The slave trade seems to have been among the most important functions of the Dutch Governors. To this end, numerous trips were organised at regular intervals to Madagascar by the various Dutch Governors as from 1641 till the Cape authorities who had jurisdiction over Mauritius decided to put an end to the second period of Dutch settlement, in 1710. It was thanks to the slaves that the Dutch were able to carry out their diverse activities, including the cultivation of sugar cane, during more than 70 years of colonization of the island.

The slaves also included Africans and Asians brought by the Dutch from their colonies in the Cape and the East Indies. All were compulsorily converted. The diversity of the origins of the slaves and the heinous punishment meted out against those rebelling against the Dutch is shown in the sentences carried out against a group of eleven slaves accused of conspiracy in 1706. Peter of Bali, Louis of Bengal and Jan of Goa were torn to pieces at the wheels. Jack of Madagascar, Ventura of Mozambique, Abbas of Penang and Domingo of Patti were hanged. Simon of Ceylon, Anthony of Onderwarde, Celebar of Celebes and Paul of Timor were tied to poles and whipped, then marked with red iron and chained to serve their sentence of life imprisonment. There are many documented accounts of such horrible punishments of accused slaves during the Dutch period.

Greed delaying freedom

From the outset the French who came to colonise the island in 1721 brought 30 slaves from Bourbon with them. Land and slaves were distributed among the free settlers. The able bodied slaves were to be paid by the settlers over a three year period at an agreed rate. It is during the French period that the number of slaves increased significantly especially as from 1735 with the arrival of Governor Mahe de Labourdonnais who embarked on an ambitious programme of constructions and agriculture to develop the island. The population of the island which stood at 190 whites and 648 slaves in 1735 jumped in a period of some 30 years to 3,163 whites and 587 free slaves and 15,022 slaves towards the end of the rule of the French East India Company in 1767.

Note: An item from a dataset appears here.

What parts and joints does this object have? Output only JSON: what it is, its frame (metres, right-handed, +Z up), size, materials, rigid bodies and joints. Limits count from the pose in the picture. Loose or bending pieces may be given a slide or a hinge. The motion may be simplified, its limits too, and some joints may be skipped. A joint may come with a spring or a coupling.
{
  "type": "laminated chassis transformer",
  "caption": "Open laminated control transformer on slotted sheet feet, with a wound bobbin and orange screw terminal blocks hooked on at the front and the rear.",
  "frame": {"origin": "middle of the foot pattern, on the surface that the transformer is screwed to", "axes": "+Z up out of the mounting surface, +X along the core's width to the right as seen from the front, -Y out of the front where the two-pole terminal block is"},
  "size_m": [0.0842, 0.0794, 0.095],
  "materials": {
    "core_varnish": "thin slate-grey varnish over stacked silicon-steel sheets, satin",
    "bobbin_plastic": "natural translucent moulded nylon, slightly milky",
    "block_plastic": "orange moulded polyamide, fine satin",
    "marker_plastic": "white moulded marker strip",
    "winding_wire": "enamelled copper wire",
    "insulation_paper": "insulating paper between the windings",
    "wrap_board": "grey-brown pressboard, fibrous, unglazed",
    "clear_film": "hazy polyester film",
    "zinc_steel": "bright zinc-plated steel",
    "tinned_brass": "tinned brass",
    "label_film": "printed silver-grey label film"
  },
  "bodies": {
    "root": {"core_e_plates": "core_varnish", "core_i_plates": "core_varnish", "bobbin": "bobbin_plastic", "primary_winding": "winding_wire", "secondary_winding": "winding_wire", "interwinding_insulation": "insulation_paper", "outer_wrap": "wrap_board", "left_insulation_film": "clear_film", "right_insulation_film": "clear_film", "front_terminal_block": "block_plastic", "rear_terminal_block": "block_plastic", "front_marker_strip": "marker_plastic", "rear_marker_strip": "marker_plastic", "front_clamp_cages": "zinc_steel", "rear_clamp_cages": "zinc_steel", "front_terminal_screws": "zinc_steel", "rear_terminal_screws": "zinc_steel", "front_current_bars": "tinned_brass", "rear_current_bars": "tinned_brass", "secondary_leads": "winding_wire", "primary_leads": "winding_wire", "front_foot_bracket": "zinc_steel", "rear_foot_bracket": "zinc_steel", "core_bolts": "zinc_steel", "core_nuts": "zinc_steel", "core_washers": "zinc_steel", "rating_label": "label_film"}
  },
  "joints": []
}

Under the Governors of the Royal period, slave trade became the most lucrative business of the colony. Prices offered for slaves were very high whilst slave traders obtained them in Madagascar simply by bribing chieftains and agents. Pierre Poivre alone introduced 10,000 slaves. The bulk of the slaves resigned themselves to their woeful fate whilst others longed for freedom. Any attempt to escape from the straight jacket of strict rules and harsh conditions of work was severely punished by whipping and on recurrence of offences by amputation of limbs or death. Still, slaves ran away to freedom and in some cases participated in armed revolt in spite of the risk of being hunted by slave hunters and put to death on being caught.

Slavery generated wealth and the slave trade assured significant profits. Both thrived unabated as none of the protectors of society’s moral values including the religious establishment stood up against this blemish on human civilisation.

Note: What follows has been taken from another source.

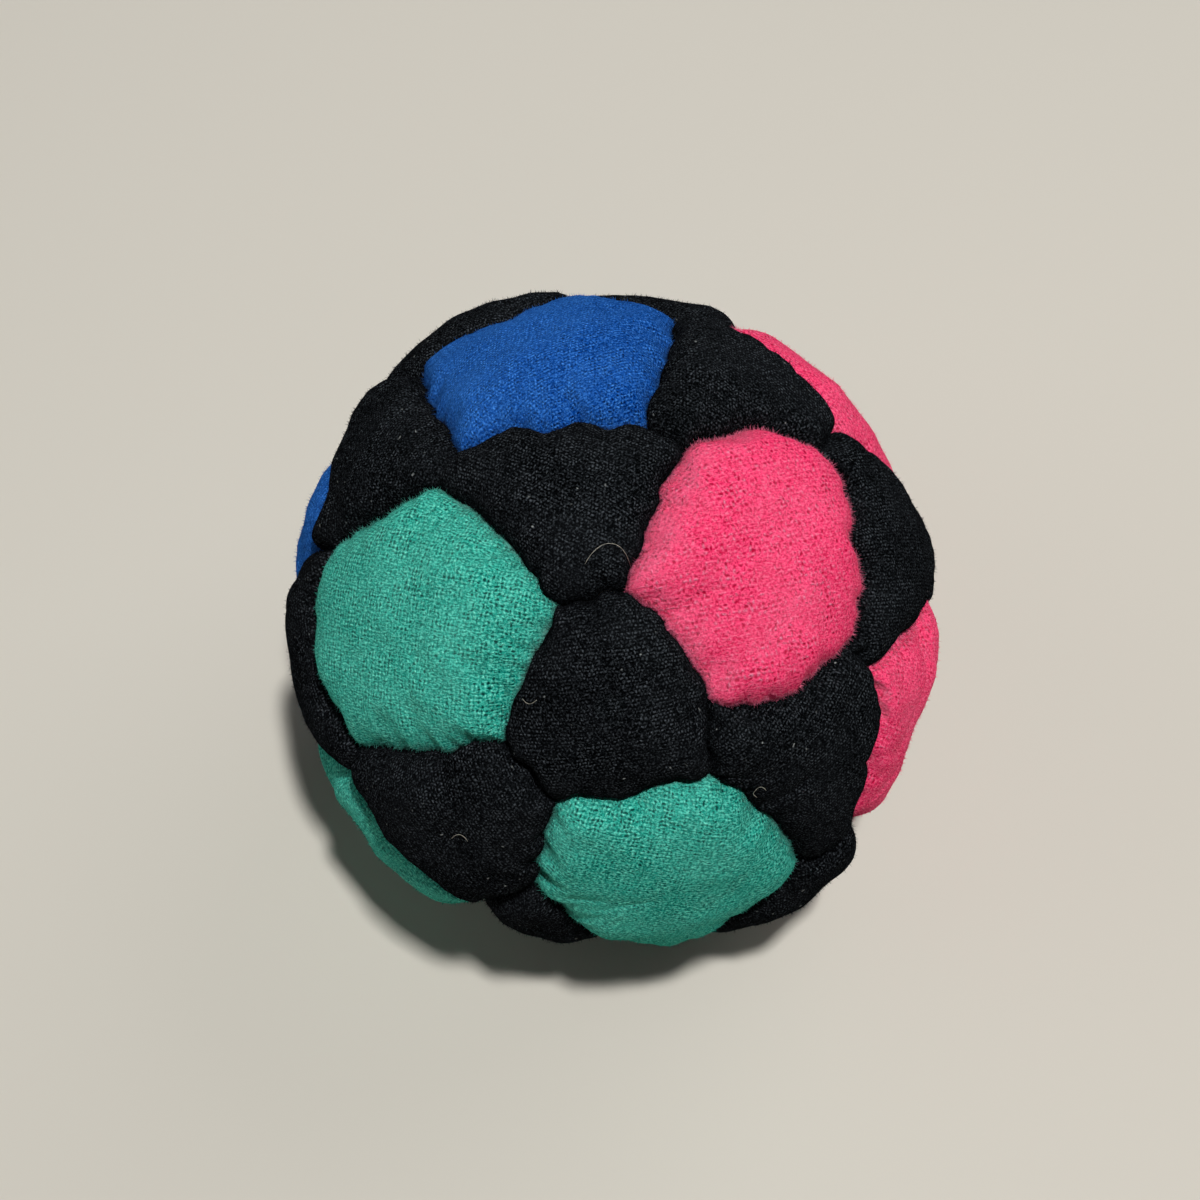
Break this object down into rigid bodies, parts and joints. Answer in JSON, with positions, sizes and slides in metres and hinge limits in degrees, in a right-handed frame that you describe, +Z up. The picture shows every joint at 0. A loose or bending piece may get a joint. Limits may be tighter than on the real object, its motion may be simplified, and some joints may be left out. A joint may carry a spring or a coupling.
{
  "type": "footbag",
  "caption": "Small round kick bag: suede pentagons and hexagons sewn into a slack ball round a sand filling.",
  "frame": {"origin": "on the surface that the bag lies on, under the middle of its plan", "axes": "+Z up from that surface, -Y towards the side that the picture was taken from, +X to its right"},
  "size_m": [0.0544, 0.0572, 0.0482],
  "materials": {
    "green_suede": "matt synthetic suede with a fine knit",
    "pink_suede": "matt synthetic suede, brushed, with a soft pale sheen",
    "blue_suede": "matt synthetic suede, brushed, with a soft pale sheen",
    "black_suede": "matt synthetic suede with stray pale fibres",
    "thread": "twisted polyester thread",
    "sand": "loose grains"
  },
  "bodies": {
    "root": {"green_panel_1": "green_suede", "green_panel_2": "green_suede", "green_panel_3": "green_suede", "green_panel_4": "green_suede", "pink_panel_1": "pink_suede", "pink_panel_2": "pink_suede", "pink_panel_3": "pink_suede", "pink_panel_4": "pink_suede", "blue_panel_1": "blue_suede", "blue_panel_2": "blue_suede", "blue_panel_3": "blue_suede", "blue_panel_4": "blue_suede", "black_panel_01": "black_suede", "black_panel_02": "black_suede", "black_panel_03": "black_suede", "black_panel_04": "black_suede", "black_panel_05": "black_suede", "black_panel_06": "black_suede", "black_panel_07": "black_suede", "black_panel_08": "black_suede", "black_panel_09": "black_suede", "black_panel_10": "black_suede", "black_panel_11": "black_suede", "black_panel_12": "black_suede", "black_panel_13": "black_suede", "black_panel_14": "black_suede", "black_panel_15": "black_suede", "black_panel_16": "black_suede", "black_panel_17": "black_suede", "black_panel_18": "black_suede", "black_panel_19": "black_suede", "black_panel_20": "black_suede", "sand_filling": "sand", "seam_thread": "thread"}
  },
  "joints": []
}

It is worth noting that following the French Revolution in 1789, the rich settlers of the colony refused to execute the decree 16 Pluviose An 11 of the French National Assembly making all slaves French citizens. They prevented the payment of a pay to slaves as decided by the Revolution and chased out agents of the French Assembly who had come to Isle de France to enforce the decree.

Resistance to Abolition

Britain had been at the forefront of the moral stand taken against slavery and the slave trade. By 1807, Britain had outlawed the slave trade with The Slave Trade Act. The hopes harboured by the slave community following the capture of Mauritius by the British on 3 December 1810 were quickly thwarted. The first British Governor Farquhar had proclaimed that the French planters would be allowed to keep their slaves. Virieux, one of the planters was made Police Chief in charge of the slaves. In spite of the penalties imposed by the Slave Trade Act abolishing the slave trade, the trade went on with the collusion of the authorities. The census of slaves was falsified. Despite the setting up of a special court with a specially appointed British Judge to try crimes against the Act, there was stiff resistance from the planters. Whistle blowers were threatened with death. Farquhar who was entrusted with the task of applying the Slave Trade Act and introducing slave reforms was, after retirement as Governor, appointed as London agent of the anti-emancipation planters’ lobby!

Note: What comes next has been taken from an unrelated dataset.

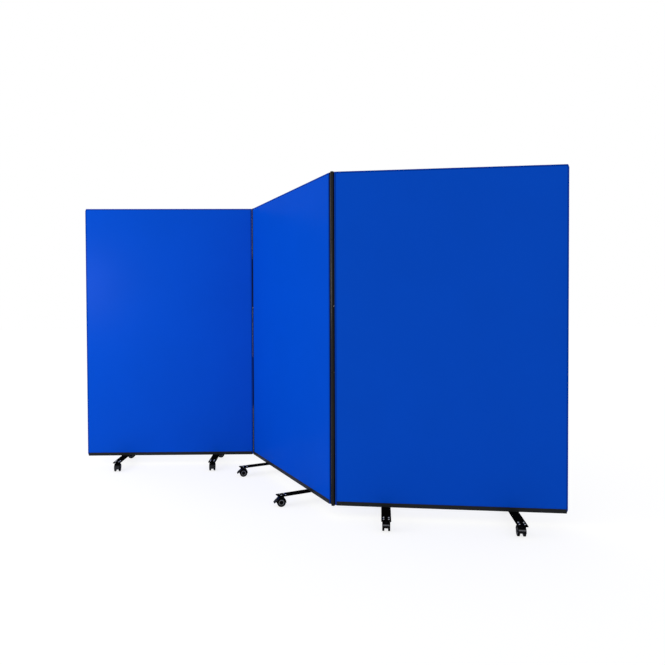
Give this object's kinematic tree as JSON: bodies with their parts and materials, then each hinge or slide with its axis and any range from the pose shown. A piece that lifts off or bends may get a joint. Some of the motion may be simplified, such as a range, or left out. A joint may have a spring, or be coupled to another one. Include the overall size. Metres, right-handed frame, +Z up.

The slaves who numbered 60,000 in 1809 had increased to 87,000 in 1815 whilst the island was under British jurisdiction since 1810. In the face of allegations of connivance in respect of non respect of the outlawed slave trade, the British Parliament set up an Eastern Enquiry Commission to enquire into the affairs of the Cape, Ceylon and Mauritius. After remaining in Mauritius during the years 1826-29, the Commission chaired by Sir George Colebrooke confirmed in their report the allegations of collusion and recommended the emancipation of the slaves clandestinely introduced since the abolition of the slave trade.

The three first British Governors had been disappointments to the slavery reformers in London. A Protector and Guardian of Slaves was appointed in 1829. The reformer press exposed the atrocities meted out on the slaves of Mauritius. In 1830, the British Minister Lord Goderich asked that the slave legislation be consolidated. The planters dreading the application of the Colebrooke recommendations sent petitions to the Governor and delegated Adrien d’Epinay to argue their case with the British authorities. The Minister accepted to shelve the Colebrooke recommendations and to give a substantial compensation to the owners of slaves as the price of emancipation.

The resistance to the emancipation of slaves was robustly pursued by the planters until slavery was abolished in Mauritius in February 1835, after it had been abolished by the UK Parliament by the Slavery Abolition Act of 1833 throughout the British Empire. A sum of £2,112,632.10 was paid to the slave owners to free 68,613 slaves. Rev Patrick Beaton indignantly remarked: ‘If the number of slaves illegally imported be estimated at a fourth of the whole number, more than half a million of British money were paid to those, who by the law of England deserved a felon’s doom.’ The slaves included those born of slave parents, a certain proportion of Indians including Malays, slaves from Madagascar and Mozambique.

In addition to the annual events and commemorative ceremonies marking the Abolition of Slavery, it is time to re-introduce the study of our history in secondary schools as a core subject through selected books providing an objective and analytical view of events which shaped the destiny of this land. Appropriate pedagogical tools and support material must be harnessed for this purpose.

The sharing and interaction of knowledge on our history would provide an efficient learning process for the young towards understanding our roots and our common past as a necessary building block for the future. It will also help put, with the benefit of hindsight and facts, historical figures like Farquhar, d’Epinay and Ratsitatane who led a revolt of slaves and was hanged under the British rule, as well as the key actors of our history in their true light and define the true heroes and icons of the nation.